Sentinelles et les prédictions épidémiologiques de Google

Dans un précédent article consacré au projet Flu Trends, Google nous démontrait qu'il est capable de prédire les épidémies de grippe aux USA où il se montre particulièrement efficace. Depuis, le projet a fait des émules : en Australie, en Nouvelle-Zélande, au Mexique et aussi en France où le réseau Sentinelles obtient d'excellents résultats, non seulement sur le suivi de la grippe, mais également sur le suivi d'autres maladies.


Tout d'abord, présentons le réseau Sentinelles : il s'agit d'un réseau constitué de 1300 médecins généralistes libéraux, de France Métropolitaine (soit un échantillon assez conséquent puisqu'il rassemble environ 2% de cette cible). Ces médecins contribuent à faire de Sentinelles une plateforme de recherche et de veille médicale. Ils ont notamment pour mission de surveiller 13 indicateurs de santé dont font parti la grippe, la gastro-entérite et la varicelle.

Ce sont ces trois maladies que les chercheurs du réseau Sentinelles ont tenté de croiser avec les données fournies par Google Trends ou Google Insights for Search. Or, les coefficients de corrélation qui en résultent sont pour le moins satisfaisants. Au passage, je vous invite à lire le paragraphe "Interprétation" de la page Wikipedia consacrée à la corrélation qui résume clairement ce qu'il est nécessaire de savoir à son sujet : en résumé, plus le coefficient est proche de 0, moins les variables sont corrélées; plus le coefficient est proche de -1 ou 1, plus les variables sont corrélées.
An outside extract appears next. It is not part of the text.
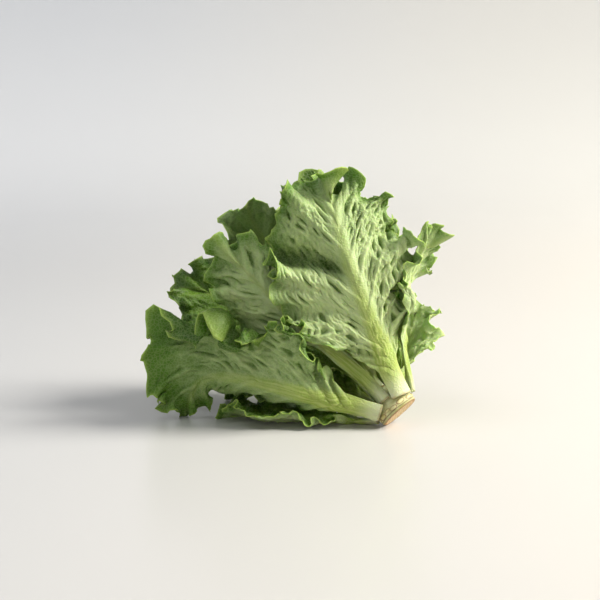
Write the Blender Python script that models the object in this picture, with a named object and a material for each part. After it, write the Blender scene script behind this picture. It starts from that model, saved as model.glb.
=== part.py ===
"""A head of green leaf lettuce, cut from its root and lying on its side.

Metres, +Z up, resting on the plane z = 0. +X runs along the table from the leaf tips to the cut stump,
and +Y runs to the back of the head. The origin is on the table, below the middle of the head.
Each leaf is one thin closed blade with a thick rib, and the stump they grew from is one solid.
The leaves are laid out round the stump in the head's own place, and MIDDLE then moves them over the origin.
"""

import math
from dataclasses import dataclass

import bpy
import numpy as np
from mathutils import Vector
from mathutils.bvhtree import BVHTree

# The middle of the head's box, as laid out below.
MIDDLE = np.array([-0.0068, 0.0579, 0.0])

# The stump: where its cut face lies, which way the head grew from it, and its profile
# as (height over the cut, share of the radius).
CUT_CENTRE = np.array([0.089, -0.004, 0.0125])
HEAD_AXIS = np.array([-0.637, 0.345, 0.688])
STUMP_RADIUS = 0.0185
STUMP_PROFILE = (
    (0.0, 0.94), (0.0012, 1.0), (0.007, 1.0), (0.011, 0.87), (0.017, 0.66), (0.024, 0.42), (0.030, 0.2),
)
STUMP_SIDES = 28
STUMP_COLOUR = (0.58, 0.42, 0.24, 1.0)

# Where the leaves leave the stump, from the lowest ring to the heart: the height over the cut,
# half the width of a leaf's foot, how thick its rib stands there, and how high it stays over the table.
RING_HEIGHT = (0.0085, 0.0150, 0.0215, 0.0270)
FOOT_HALF_WIDTH = (0.0080, 0.0063, 0.0050, 0.0040)
FOOT_RIB = (0.0040, 0.0020, 0.0014, 0.0010)
RING_FLOOR = (0.0, 0.004, 0.009, 0.014)

# Every blade.
BLADE_THICKNESS = 0.0009
WIDEST_AT = 0.60
RIB_END = 0.90
WAVE_LENGTH = 0.058
LOBE = 0.09
ROW_SHARES = (0.0, 0.13, 0.36, 0.58, 0.79, 1.0)
LEAF_COLOUR = (0.24, 0.38, 0.09, 1.0)
HEART_COLOUR = (0.42, 0.55, 0.18, 1.0)

# How leaves are bent clear of each other.
CLEARANCE = 0.0014
STALK_CLEARANCE = 0.0005
OPEN_FROM_STUMP = 0.08
REACH = 0.024
NESTING = 0.15
REACH_NEAR_STUMP = 0.18
CORNER_REACH = 0.006
EXTRA_ROOM = 0.0005
MOST_MOVE = 0.14
BENDING_ROUNDS = 60
LAST_ROUNDS = 44
STUMP_GAP = 0.0009


@dataclass
class Leaf:
    """One leaf. Left and right are as seen from outside the head, with the tip up."""

    name: str
    turn: float  # degrees round the stump, from the front towards the table
    ring: int  # 0 grows lowest on the stump, 3 is the heart
    spine: list  # where the rib runs after it leaves the stump
    faces: list  # which way the outer side looks, half-way and at the tip
    left: float  # half widths
    right: float
    cup: tuple  # how far each half turns inwards, in radians
    flare: tuple = (0.3, 0.3)  # how far each margin turns back out, in radians
    ruffle: float = 0.009
    waves: tuple = (1.0, 1.0)  # how strong the ruffles are on each half
    phase: float = 0.0
    neck: float = 0.08  # the share of the length that is bare stalk
    foot: float = 1.0  # how wide its foot is beside the others of its ring
    creases: tuple = ()  # (place along the margin, depth, width)
    bays: tuple = ()  # (place along the margin, share cut away, width)
    columns: int = 22


# The leaf that lies flat on the table, under all the others.
BED_LEAF = "leaf_under"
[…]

La page du réseau Sentinelles consacrée à cette analyse informe de cinq résultats essentiels, dont voici les deux plus remarquables :

  • la proportion de requêtes contenant le mot "gastro" montre une corrélation élevée avec l'incidence des diarrhées aiguës (corrélation = 0.88)
  • la proportion de requêtes contenant le mot "varicelle" montre une corrélation élevée avec l'incidence de la varicelle (corrélation = 0.8)

En ce qui concerne la grippe, les résultats sont un peu moins éloquents. Il se trouve que depuis les alertes de grippe aviaire ou de grippe porcine, les requêtes formulées dans le moteur de recherche Google se diversifient et ne concernent plus uniquement les requêtes de grippes dîtes "cliniques". Aussi, il n'est plus tellement pertinent de chercher une corrélation à partir de requêtes relatives à la "pandémie" de grippe, à la grippe "porcine" ou à la grippe "AH1N1".

C'est pourquoi, ces requêtes ont été analysées de trois façons différentes :

  • la proportion de requêtes contenant le mot "grippe" montre une corrélation plutôt faible avec l'incidence de la grippe clinique (corrélation = 0.13)
  • la proportion de requêtes contenant le mot "grippe" mais ne contenant pas les mots "aviaire" et "vaccin" montre une corrélation encore plus faible avec l'incidence de la grippe clinique (corrélation = 0.11)
  • en revanche, la proportion de requêtes contenant le mot "grippe", mais ne contenant pas une dizaine de mots faisant référence à une grippe non clinique, montre une corrélation plutôt élevée avec l'incidence de la grippe clinique (corrélation = 0.47)

Par ailleurs, si on s'en tient à une période allant de 2006 à 2008, on constate que ces trois coefficients de corrélation sont bien plus élevées (respectivement 0.5, 0.86 et 0.88). Il est probable que l'éviction des requêtes formulées en période de grippe aviaire en 2004-2005 et en période de grippe porcine en 2009 soit l'explication principale de ces plus fortes corrélations.

En définitive, ces recherches sont importantes car elles ont cela d'intéressant qu'elles permettent souvent d'anticiper une tendance ou d'appréhender l'intensité de cette tendance. Il est donc à la fois plaisant et rassurant de constater que même les institutions françaises sont capables de mettre Internet au service de leurs missions.